Intrigued, Melua looked into the school, applied and was accepted. “I got lucky in finding this school that I could go to which was free where I could study music,” she says.
At The BRIT School, Melua undertook intensive coursework in music theory, technology and production as well as performance. (Other notable alumni include Adele, Kate Nash and Amy Winehouse.) It was while she was attending this school that she met Mike Batt, thus launching her professional career while she was yet a teenager.
Despite finding fame at such a young age, Melua has remained down to earth by remembering her roots. She still returns to Georgia frequently to visit family members. She recorded her last album, 2016’s In Winter, with the Gori Women’s Choir, based in Tbilisi, Georgia’s capital city. On Album No. 8, she worked with the Georgian Philharmonic Orchestra.
“Georgia is a very artistic country,” Melua says. “When you travel to Georgia, you will come across so many artists on every street corner.
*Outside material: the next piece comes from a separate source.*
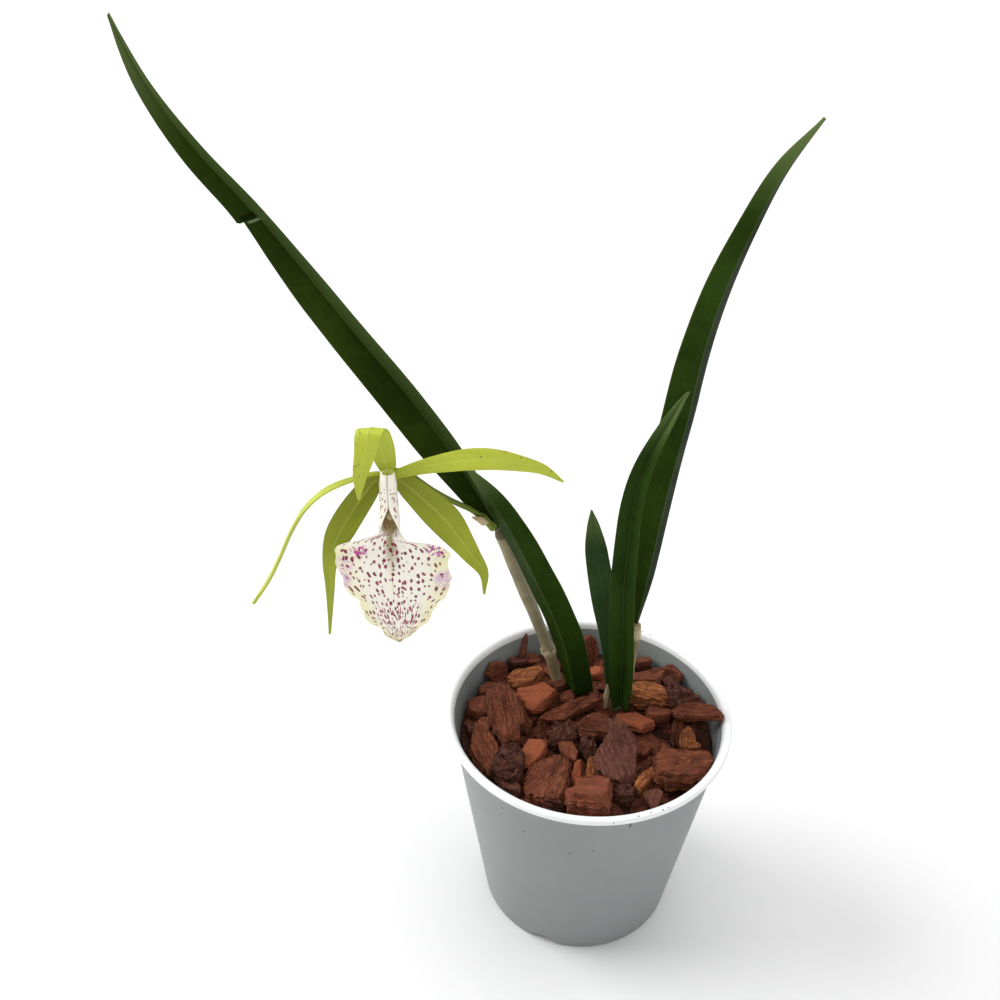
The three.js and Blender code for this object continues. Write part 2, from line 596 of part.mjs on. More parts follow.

So much singing at every single gathering.
Going back to Georgia to work has really completely opened my mind up to what’s possible.”
Melua knows that her journey from Georgia to international superstardom has been a remarkable one, but she is level-headed as she looks back on her career. “I got so lucky and I was literally thrust right in this heritage of the English record-making tradition,” she says. “But it was also very goal-oriented, so the focus to sell and get No. 1 in the charts was a big priority.”
Now that she has accomplished that feat on several occasions, Melua has certainly earned the artistic freedom that she’s enjoying with Album No. 8. “The No. 1 priority (now),” she says, “is to do something really good — true and of great quality.”
She smiles again.
“I just love what I do, and I’m still so inspired by this job.”